13. Il résulte de tout ce qui précède que M. et Mme C... ne sont pas fondés à soutenir que c'est à tort que, par le jugement attaqué, le Tribunal administratif de Paris a rejeté leur demande. Par voie de conséquence, leurs conclusions présentées sur le fondement de l'article L. 761-1 du code de justice administrative doivent être rejetées.

DECIDE :

Article 1er : La requête M. et Mme C... est rejetée.

Article 2 : Le présent arrêt sera notifié à M. et Mme C... et au ministre de l'économie, des finances et de la relance.

Copie en sera adressée à la direction nationale des vérifications de situations fiscales.
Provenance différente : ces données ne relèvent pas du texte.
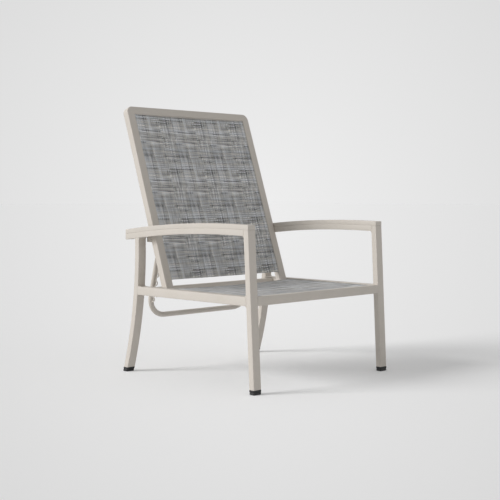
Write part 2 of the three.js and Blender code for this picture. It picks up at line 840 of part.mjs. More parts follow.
function stayRack(side) {
  const back = -stayTubeRadius - fitGap;
  const front = back - rackStrip;
  const top = -(lowestTooth - toothPitch * (toothCount - 1)) + toothRadius;
  const low = -lowestTooth - toothRadius;
  const x0 = side * stayHalfWidth - rackThickness / 2;
  const holes = [];
  let solid = sidePrism(box(front, back, low, top), x0, x0 + rackThickness);
  for (let i = 0; i < toothCount; i += 1) {
    const z = -(lowestTooth - toothPitch * i);
    const tip = arc(-toothCentreOffset, z, toothRadius, Math.PI / 2, Math.PI * 1.5, toothSteps);
    const outline = [[back, z - toothRadius], [back, z + toothRadius], ...tip];
    solid = solid.add(sidePrism(outline, x0, x0 + rackThickness));
    holes.push(barAlongX(toothHoleRadius, x0 - cutOver, x0 + rackThickness + cutOver, -toothCentreOffset, z));
  }
  for (const hole of holes) solid = solid.subtract(hole);
  return solid;
}

function stayBushing(side) {
  const sleeve = barAlongX(stayBushRadius, ...span(side, stayLegInner, stayLegOuter + fitGap * 2), 0, 0);
  const flange = barAlongX(stayBushFlange, ...span(side, stayLegOuter + fitGap, backInner - fitGap), 0, 0);
  const [x0, x1] = span(side, stayLegInner - cutOver, backInner + cutOver);
  return sleeve.add(flange).subtract(barAlongX(stayBoltRadius + boltClearance, x0, x1, 0, 0));
}

// Assembly

const chair = new THREE.Group();
const backGroup = new THREE.Group();
backGroup.position.set(0, hingeDepth, hingeHeight);
backGroup.rotation.x = -backLean;
const stayGroup = new THREE.Group();
stayGroup.position.set(0, pivotDepth, pivotHeight);
stayGroup.rotation.x = stayLean;
chair.add(backGroup, stayGroup);

function place(group, name, solid, material) {
  const mesh = new THREE.Mesh(toGeometry(solid), material);
  mesh.name = name;
  group.add(mesh);
}

for (const [word, side] of [['left', -1], ['right', 1]]) {
  place(chair, `front_leg_${word}`, leg(frontLeg, side, armCapThickness), powderCoat);
  place(chair, `rear_leg_${word}`, leg(rearLeg, side, armThickness), powderCoat);
  place(chair, `glide_front_${word}`, glide(frontLeg, side), blackPlastic);
  place(chair, `glide_rear_${word}`, glide(rearLeg, side), blackPlastic);
  place(chair, `arm_rail_${word}`, armRail(side), powderCoat);
  place(chair, `arm_cap_${word}`, armCap(side), powderCoat);
  place(chair, `arm_plug_${word}`, armPlug(side), powderCoat);
  place(chair, `side_rail_${word}`, sideRail(side), powderCoat);
  place(chair, `catch_bracket_${word}`, catchBracket(side), powderCoat);
  place(chair, `catch_pin_${word}`, catchPin(side), zincSteel);
  place(chair, `seat_spline_${word}`, seatSpline(side), splineRod);
  place(chair, `hinge_bolt_${word}`, hingeBolt(side), zincSteel);
  place(chair, `hinge_nut_${word}`, hingeNut(side), zincSteel);
  place(chair, `hinge_washer_${word}`, hingeWasher(side), nylon);

  place(backGroup, `back_rail_${word}`, backSideRail(side), powderCoat);
  place(backGroup, `back_spline_${word}`, backSpline(side), splineRod);
  place(backGroup, `hinge_bushing_${word}`, hingeBushing(side), nylon);
  place(chair, `stay_stub_${word}`, stayStub(side), powderCoat);
  place(chair, `stub_plug_${word}`, stubPlug(side), blackPlastic);
  place(chair, `stay_bolt_${word}`, stayBolt(side), zincSteel);
  place(chair, `stay_nut_${word}`, stayNut(side), zincSteel);

  place(stayGroup, `stay_plug_${word}`, stayPlug(side), blackPlastic);
  place(stayGroup, `stay_rack_${word}`, stayRack(side), powderCoat);
  place(stayGroup, `stay_bushing_${word}`, stayBushing(side), nylon);
}

place(chair, 'front_rail', frontRail(), powderCoat);
place(chair, 'rear_rail', rearRail(), powderCoat);
place(chair, 'seat_sling', seatSling(), slingFabric);
place(backGroup, 'back_top_rail', backTopRail(), powderCoat);
place(backGroup, 'back_spreader', backSpreader(), powderCoat);
place(backGroup, 'back_sling', backSling(), slingFabric);
place(stayGroup, 'stay_bar', stayBar(), powderCoat);

// The origin goes to the middle of the overall box, on the ground
const overall = new THREE.Box3().setFromObject(chair, true);
chair.position.y = -(overall.min.y + overall.max.y) / 2;

export default chair;
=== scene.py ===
import math

import bmesh
import bpy
import numpy as np
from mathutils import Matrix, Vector


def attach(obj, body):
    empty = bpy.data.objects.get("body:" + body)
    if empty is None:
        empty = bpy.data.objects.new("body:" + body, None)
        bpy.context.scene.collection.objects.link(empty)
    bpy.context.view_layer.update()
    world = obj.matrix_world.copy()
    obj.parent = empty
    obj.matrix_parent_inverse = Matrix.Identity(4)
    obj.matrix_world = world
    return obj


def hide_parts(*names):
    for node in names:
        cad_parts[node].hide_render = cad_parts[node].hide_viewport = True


# A sling patio chair: powder coated aluminium tube, woven slings and a back that reclines on a stay.
# Lengths are millimetres in the chair's frame until a mesh is made, which is in metres.

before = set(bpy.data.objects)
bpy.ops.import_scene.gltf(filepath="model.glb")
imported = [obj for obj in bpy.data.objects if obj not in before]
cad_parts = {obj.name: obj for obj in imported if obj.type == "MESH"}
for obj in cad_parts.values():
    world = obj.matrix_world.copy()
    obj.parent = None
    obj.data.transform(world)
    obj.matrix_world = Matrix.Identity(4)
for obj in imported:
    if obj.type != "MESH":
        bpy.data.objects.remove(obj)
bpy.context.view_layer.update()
scene = bpy.context.scene

MM = 0.001

# Camera and framing

CAMERA_PLACE = (-3.070637, -3.059346, 0.730456)
CAMERA_TURN = (86.95, 0.0, -45.042)
CAMERA_LENS = 75.6

camera_data = bpy.data.cameras.new("studio_camera")
camera_data.lens = CAMERA_LENS
camera_data.sensor_width = 36.0
camera = bpy.data.objects.new("studio_camera", camera_data)
camera.location = CAMERA_PLACE
camera.rotation_euler = [math.radians(a) for a in CAMERA_TURN]
scene.collection.objects.link(camera)
scene.camera = camera

# Colours and nodes


def linear(code):
    """An sRGB hex colour as linear red, green, blue and alpha."""
    parts = [int(code[i : i + 2], 16) / 255 for i in (1, 3, 5)]
    return tuple(c / 12.92 if c <= 0.04045 else ((c + 0.055) / 1.055) ** 2.4 for c in parts) + (1.0,)


def add(tree, kind, inputs=None, **settings):
    """A node with its settings, and its inputs by name or number, each a value or what to link."""
    made = tree.nodes.new(kind)
    for key, value in settings.items():
        setattr(made, key, value)
    for key, value in (inputs or {}).items():
        socket = made.inputs[key]
        if isinstance(value, bpy.types.Node):
            tree.links.new(value.outputs[0], socket)
        elif isinstance(value, bpy.types.NodeSocket):
            tree.links.new(value, socket)
        else:
            socket.default_value = value
    return made


def blank_material(name):
    """A material with only its output node, and its tree."""
    material = bpy.data.materials.new(name)
    material.use_nodes = True
    tree = material.node_tree
    tree.nodes.clear()
    return material, tree, add(tree, "ShaderNodeOutputMaterial")


# Finishes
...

Délibéré après l'audience du 8 juin 2021, à laquelle siégeaient :

- M. Jardin, président de chambre,

- M. B..., président assesseur,

- M. Segretain, premier conseiller.

Rendu public par mise à disposition au greffe, le 15 juillet 2021.

Le rapporteur,

J. E. B... Le président

C. JARDIN

La greffière,

C. BUOT

La République mande et ordonne au ministre de l'économie, des finances et de la relance en ce qui le concerne ou à tous huissiers de justice à ce requis en ce qui concerne les voies de droit commun contre les parties privées, de pourvoir à l'exécution de la présente décision.